**Dataset records**

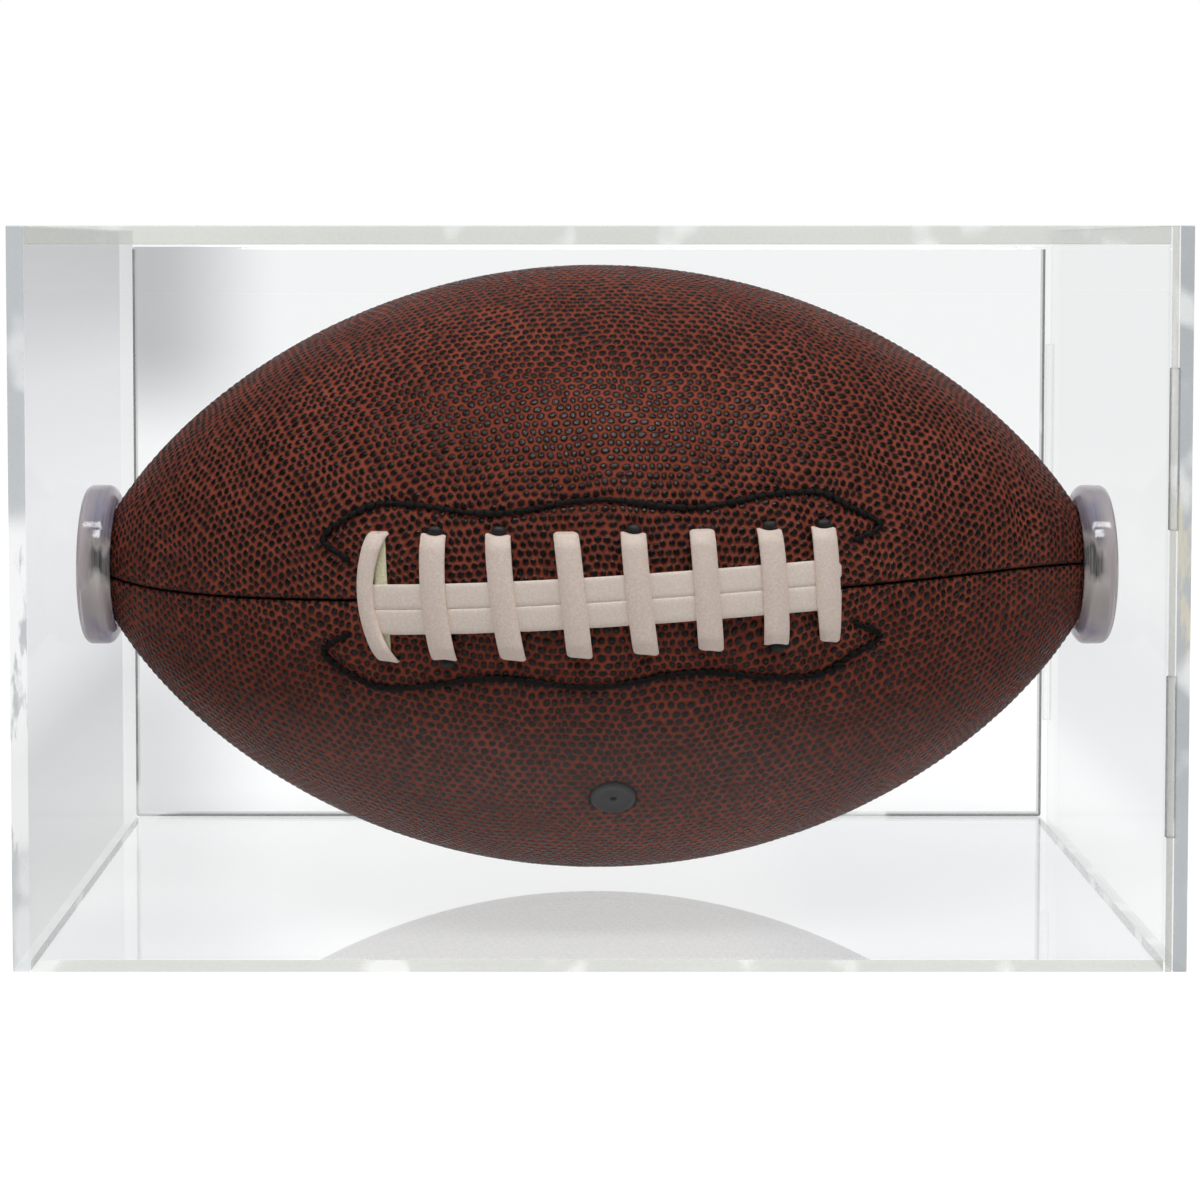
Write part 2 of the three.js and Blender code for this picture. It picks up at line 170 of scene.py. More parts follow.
# ---- Case ----
CASE_HEIGHT = 188.5 * MM
ACRYLIC_IOR = 1.49
SHEET_BEVEL = 0.25 * MM
BACK_BEVEL = 0.8 * MM
PATCH_FADE = 12 * MM  # at both ends of a flecked stretch of edge
TAB_ROOM = 0.3 * MM  # round each tab in its slot and pocket
CUP_RADIUS = 22.5 * MM
CUP_LENGTH = 9 * MM
CUP_CLEARANCE = 0.5 * MM
CUP_BORE = 4.7 * MM
CUP_BASE_ROUND = 2 * MM
CUP_RIM_ROUND = 3 * MM
CUP_SEGMENTS = 128
LATHE_PITCH = 0.9 * MM
TABS = ["tab_front_upper", "tab_front_lower", "tab_back_upper", "tab_back_lower"]

# ---- Studio ----
CAMERA_LEFT = 11.5 * MM  # of the middle of the case
CAMERA_AWAY = 720 * MM
CAMERA_BELOW_TOP = 6.5 * MM
CAMERA_DIPS = 2.99  # degrees
CAMERA_LENS = 86.4
CAMERA_SHIFT = (0.0381, -0.165)
FLOOR_CORNERS = ((-8, -0.7), (8, 12))
FLOOR_FADE = (-0.62, -0.32)  # where it fades away, in front of the case


def ball_centre():
    """The middle of the ball, from the boxes of its four leather panels."""
    boxes = [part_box(node) for node in LEATHER_NODES]
    low = [min(box[0][axis] for box in boxes) for axis in range(3)]
    high = [max(box[1][axis] for box in boxes) for axis in range(3)]
    return [(a + b) / 2 for a, b in zip(low, high)]


BALL_X, BALL_Y, BALL_Z = ball_centre()


# ---- node helpers ----


class Shader:
    """The nodes of a new material, or of the world, with short ways to add and link them."""

    def __init__(self, name, kind="materials", output="OutputMaterial"):
        self.owner = getattr(bpy.data, kind).new(name)
        self.owner.use_nodes = True
        self.tree = self.owner.node_tree
        self.tree.nodes.clear()
        self.output = self.add(output)

    def add(self, kind, **settings):
        """Adds a node with these settings."""
        node = self.tree.nodes.new("ShaderNode" + kind)
        for key, value in settings.items():
            setattr(node, key, value)
        return node

    def link(self, source, target):
        self.tree.links.new(source, target)

    def set(self, socket, value):
        """Links a socket, or sets it to a plain value. A colour may leave out its alpha of 1."""
        if isinstance(value, bpy.types.NodeSocket):
            self.link(value, socket)
            return
        if isinstance(value, tuple) and len(value) < len(socket.default_value):
            value = (*value, 1)
        socket.default_value = value

    def node(self, kind, **values):
        """Adds a node, fills its sockets and gives its first output. _ stands for a space."""
        node = self.add(kind)
        for key, value in values.items():
            self.set(node.inputs[key.replace("_", " ")], value)
        return node.outputs[0]

    def maths(self, operation, *values, clamp=False):
        node = self.add("Math", operation=operation, use_clamp=clamp)
        for socket, value in zip(node.inputs, values):
            self.set(socket, value)
        return node.outputs[0]

    def vector(self, operation, *values):
        node = self.add("VectorMath", operation=operation)
        for socket, value in zip(node.inputs, values):
            self.set(socket, value)
        return node.outputs["Value" if operation == "LENGTH" else "Vector"]

    def ramp(self, value, low, high, to_low=0.0, to_high=1.0, smooth=True):
        """Maps value from low..high to to_low..to_high, held at both ends."""
        node = self.add("MapRange")
        node.interpolation_type = "SMOOTHSTEP" if smooth else "LINEAR"
        names = ("Value", "From Min", "From Max", "To Min", "To Max")
        for name, end in zip(names, (value, low, high, to_low, to_high)):
            self.set(node.inputs[name], end)
        return node.outputs["Result"]

    def colours(self, factor, *stops):
        """A colour ramp with (position, colour) stops."""
        node = self.add("ValToRGB")
        elements = node.color_ramp.elements
        while len(elements) < len(stops):
            elements.new(0.5)
        for element, (position, colour) in zip(elements, stops):
            element.position = position
            element.color = (*colour, 1)
        self.set(node.inputs["Fac"], factor)
        return node.outputs["Color"]

    def mix(self, factor, a, b):
        """A mixture of two colours."""
        node = self.add("Mix", data_type="RGBA")
        for number, value in ((0, factor), (6, a), (7, b)):
            self.set(node.inputs[number], value)
        return node.outputs[2]

    def blend(self, share, a, b):
        """A mixture of two surfaces, with this share of the second."""
        node = self.add("MixShader")
        for socket, value in zip(node.inputs, (share, a, b)):
            self.set(socket, value)
        return node.outputs[0]

    def noise(self, vector, scale, detail=3.0, roughness=0.55):
        values = {"Vector": vector, "Scale": scale, "Detail": detail, "Roughness": roughness}
        return self.node("TexNoise", **values)

    def place(self, stretch=(1, 1, 1), kind="Object"):
        """Coordinates of the object, in metres, or of another kind, stretched."""
        coordinates = self.add("TexCoord").outputs[kind]
        return self.node("Mapping", Vector=coordinates, Scale=stretch)

    def axes(self, kind="Object"):
        """The same coordinates one by one."""
        node = self.add("SeparateXYZ")
        self.link(self.place(kind=kind), node.inputs[0])
        return node.outputs

    def from_outside(self):
        """1 where a surface is seen from outside, and 0 where it is seen from within."""
        geometry = self.add("NewGeometry")
        return self.maths("SUBTRACT", 1.0, geometry.outputs["Backfacing"])

    def bump(self, height, strength, distance):
        values = {"Height": height, "Strength": strength, "Distance": distance}
        return self.node("Bump", **values)

    def done(self, surface):
        self.link(surface, self.output.inputs["Surface"])
        return self.owner

    def principled(self, **values):
        """Ends the material with a Principled shader."""
        return self.done(self.node("BsdfPrincipled", **values))


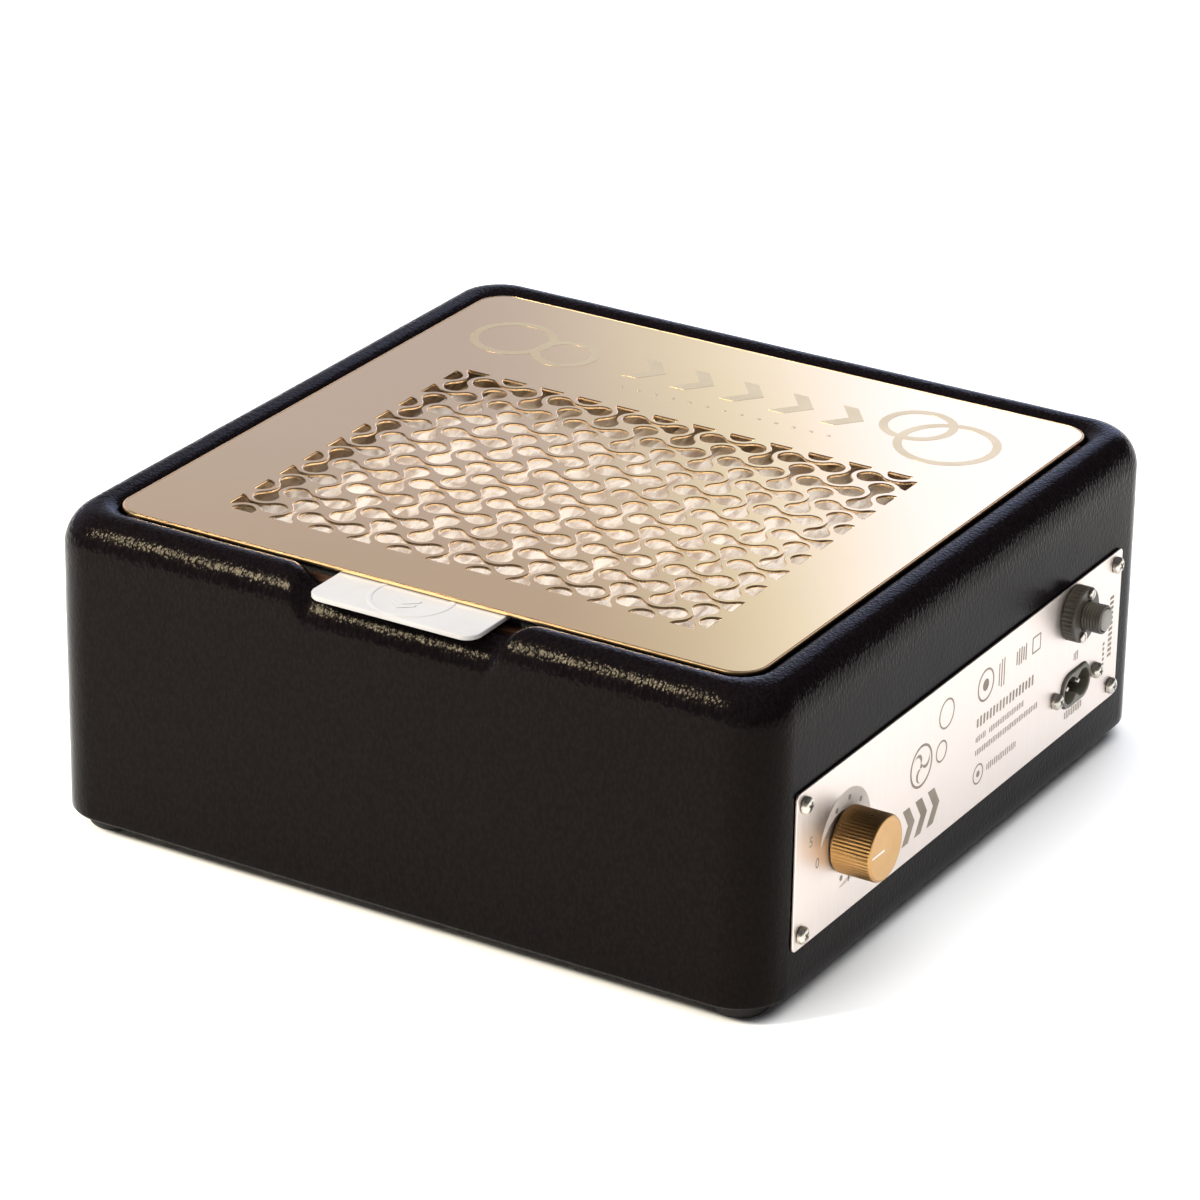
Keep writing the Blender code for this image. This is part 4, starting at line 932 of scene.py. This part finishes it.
def build_plate_ornament(top):
    """Etched band behind the lattice: a pair of linked rings at each end, chevrons and dots."""
    depth = 0.00003
    # Each shape stands a little higher than the one before, so that no two share a face.
    stagger = 0.000002
    middle_y = 0.0850
    stroke = 0.0032
    # Rings by x, shift along Y and radius.
    shapes = [ring_outlines(x, middle_y + shift, radius, stroke) for x, shift, radius in (
        (-0.0930, 0.0, 0.0160), (-0.0690, -0.003, 0.0125),
        (0.0700, 0.007, 0.0140), (0.0865, -0.003, 0.0190))]
    arm = 0.0092
    chevron_pitch = 0.0202
    dot_pitch = 0.0070
    for number in range(5):
        left = -0.0420 + number * chevron_pitch
        shapes.append(chevron(left, left + 0.0132, middle_y - arm, middle_y + arm, 0.0060))
    shapes += [[circle(-0.0360 + number * dot_pitch, middle_y - 0.0185, 0.0008, 20)]
               for number in range(13)]
    meshes = [flat_mesh(outlines, depth + stagger * number, base=top)
              for number, outlines in enumerate(shapes)]
    add_piece("etched_band", joined(meshes), "gold_mirror", "grille", finish=ETCHED_GOLD)


# ---------------------------------------------------------------- fasteners

def facing_right(x, middle):
    """Place of a right-facing piece at x, level with a middle."""
    return Matrix.Translation((x, middle.y, middle.z)) @ FACE_RIGHT


def place_on_right(node, height):
    """Where a right-facing piece of that height stands so that its outer end is the node's."""
    _, high, middle, _ = measured(node)
    return facing_right(high.x - height, middle)


def place_upright(node, height, down=False):
    """Where a piece of that height stands, or hangs, so that its outer end is the node's."""
    low, high, middle, _ = measured(node)
    if down:
        turned = Matrix.Rotation(math.pi, 4, "X")
        return Matrix.Translation((middle.x, middle.y, low.z + height)) @ turned
    return Matrix.Translation((middle.x, middle.y, high.z - height))


def screw_mesh(head_radius, head_height, shank_radius, shank_length, slotted=False):
    """Pan-head screw on its bearing face, with a cross or a slot cut into the head."""
    profile = [(0, head_height)]
    profile += arc_points(0.35 * head_radius, 0.35 * head_height, 0.65 * head_radius, 75, 0, 5,
                          0.65 * head_height)
    profile += [(head_radius, 0.0), (shank_radius, 0.0), (shank_radius, 0.0003 - shank_length),
                (shank_radius * 0.7, -shank_length), (0, -shank_length)]
    holder = in_scene("screw", lathe(profile, 40, closed=False))
    if slotted:
        angles = (25,)
        reach, half = 1.2 * head_radius, 0.11 * head_radius
    else:
        angles = (10, 100)
        reach, half = 0.62 * head_radius, 0.13 * head_radius
    cutters = []
    for angle in angles:
        bm = bmesh.new()
        bmesh.ops.create_cube(bm, size=2.0)
        bmesh.ops.scale(bm, vec=(reach, half, head_height * 0.45), verts=bm.verts)
        for vertex in bm.verts:
            if vertex.co.z < 0 and not slotted:
                vertex.co.x *= 0.55
        bmesh.ops.rotate(bm, cent=(0, 0, 0), matrix=Matrix.Rotation(math.radians(angle), 3, "Z"),
                         verts=bm.verts)
        bmesh.ops.translate(bm, vec=(0, 0, head_height * 0.95), verts=bm.verts)
        cutter = in_scene("cutter", finished_mesh(bm))
        cut = holder.modifiers.new("recess", "BOOLEAN")
        cut.operation = "DIFFERENCE"
        cut.solver = "EXACT"
        cut.object = cutter
        cutters.append(cutter)
    mesh = evaluated_mesh(holder)
    for cutter in cutters:
        bpy.data.objects.remove(cutter, do_unlink=True)
    return polish(mesh, 40)


def build_screws():
    """Detailed screws in place of the plain ones.

    A size is head radius, head height, shank radius and shank length.
    """
    groups = (
        ("panel_screw", 4, (0.0030, 0.0021, 0.0015, 0.0095), "right"),
        ("inlet_screw", 2, (0.0029, 0.0026, 0.0015, 0.0090), "right"),
        ("foot_screw", 4, (0.0040, 0.0024, 0.0020, 0.0240), "down"),
        ("motor_screw", 3, (0.0038, 0.0024, 0.0020, 0.0085), "down"),
        ("deck_screw", 4, (0.0030, 0.0022, 0.0015, 0.0140), "up"),
        ("collar_screw", 2, (0.0021, 0.0008, 0.0010, 0.0035), "right"),
    )
    for name, count, size, facing in groups:
        mesh = screw_mesh(*size, slotted=name == "collar_screw")
        for number in range(1, count + 1):
            node = f"{name}_{number}"
            if facing == "right":
                place = place_on_right(node, size[1])
                place = place @ Matrix.Rotation(math.radians(37 * number), 4, "Z")
            else:
                place = place_upright(node, size[1], down=facing == "down")
            add_piece(f"{node}_fine", mesh.copy(), "zinc_steel", "casing", place, (node,))


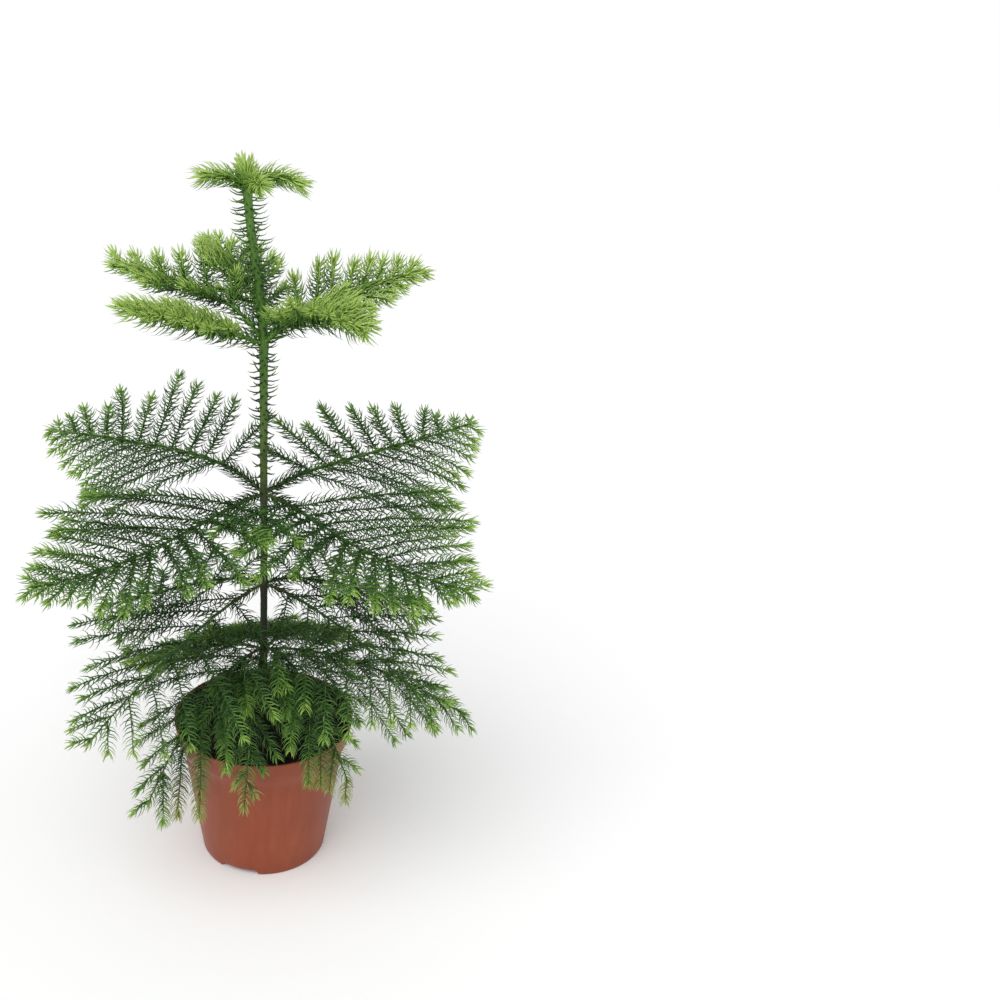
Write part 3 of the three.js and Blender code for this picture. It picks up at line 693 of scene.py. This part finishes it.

**Requirement**
Return nothing but the lines from the start of the listing above through the line containing "FLOOR_FADE = (-0.62, -0.32)", exactly as given.

**Finished answer**
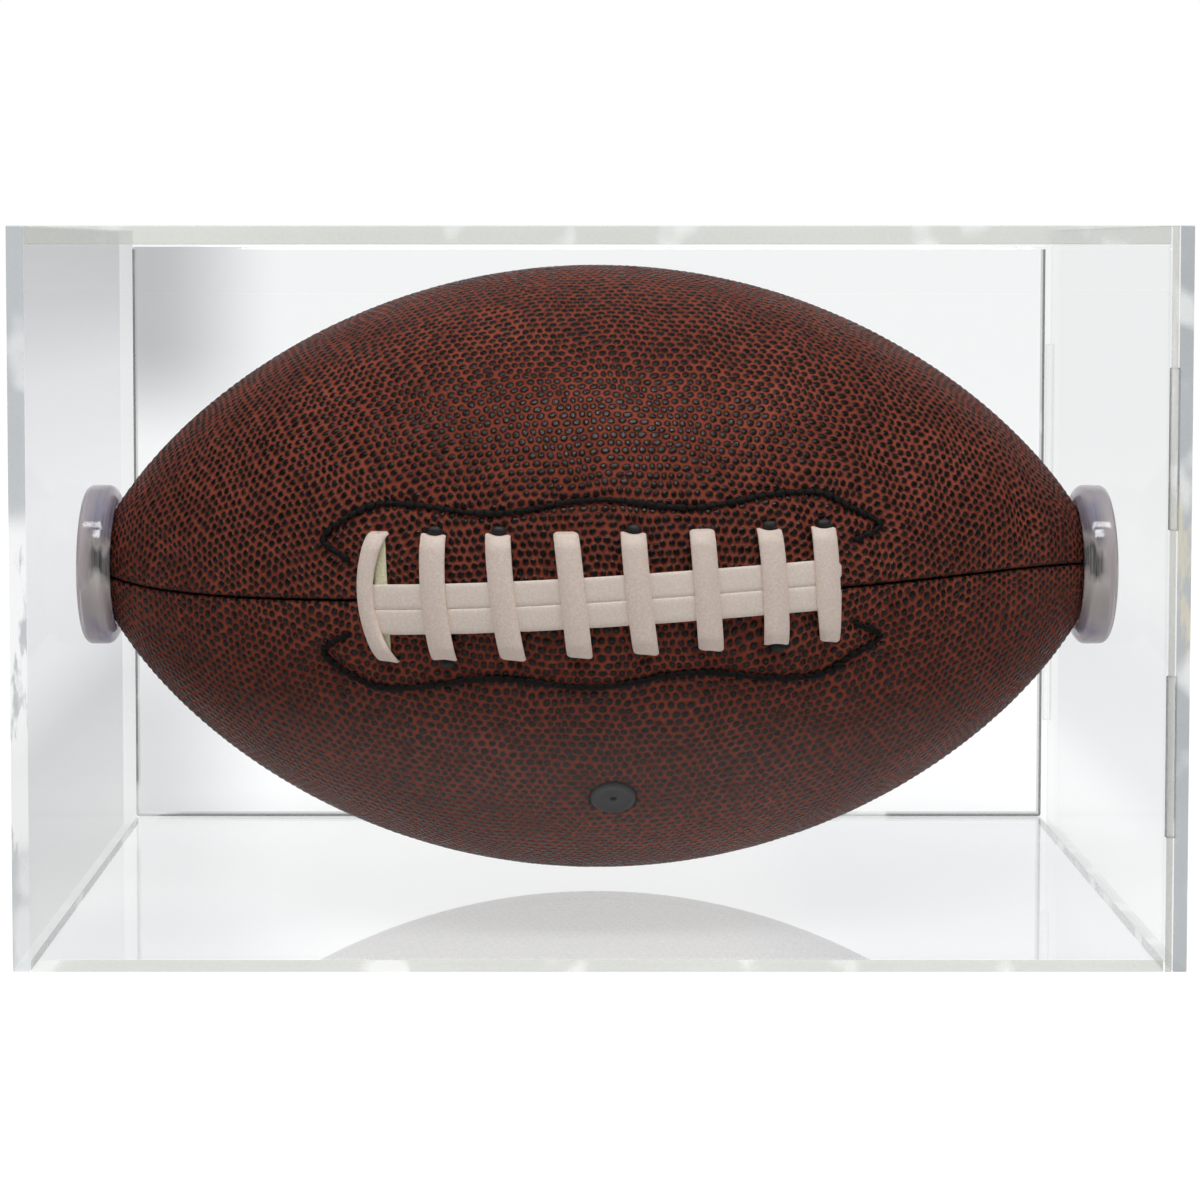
Write part 2 of the three.js and Blender code for this picture. It picks up at line 170 of scene.py. More parts follow.
# ---- Case ----
CASE_HEIGHT = 188.5 * MM
ACRYLIC_IOR = 1.49
SHEET_BEVEL = 0.25 * MM
BACK_BEVEL = 0.8 * MM
PATCH_FADE = 12 * MM  # at both ends of a flecked stretch of edge
TAB_ROOM = 0.3 * MM  # round each tab in its slot and pocket
CUP_RADIUS = 22.5 * MM
CUP_LENGTH = 9 * MM
CUP_CLEARANCE = 0.5 * MM
CUP_BORE = 4.7 * MM
CUP_BASE_ROUND = 2 * MM
CUP_RIM_ROUND = 3 * MM
CUP_SEGMENTS = 128
LATHE_PITCH = 0.9 * MM
TABS = ["tab_front_upper", "tab_front_lower", "tab_back_upper", "tab_back_lower"]

# ---- Studio ----
CAMERA_LEFT = 11.5 * MM  # of the middle of the case
CAMERA_AWAY = 720 * MM
CAMERA_BELOW_TOP = 6.5 * MM
CAMERA_DIPS = 2.99  # degrees
CAMERA_LENS = 86.4
CAMERA_SHIFT = (0.0381, -0.165)
FLOOR_CORNERS = ((-8, -0.7), (8, 12))
FLOOR_FADE = (-0.62, -0.32)  # where it fades away, in front of the case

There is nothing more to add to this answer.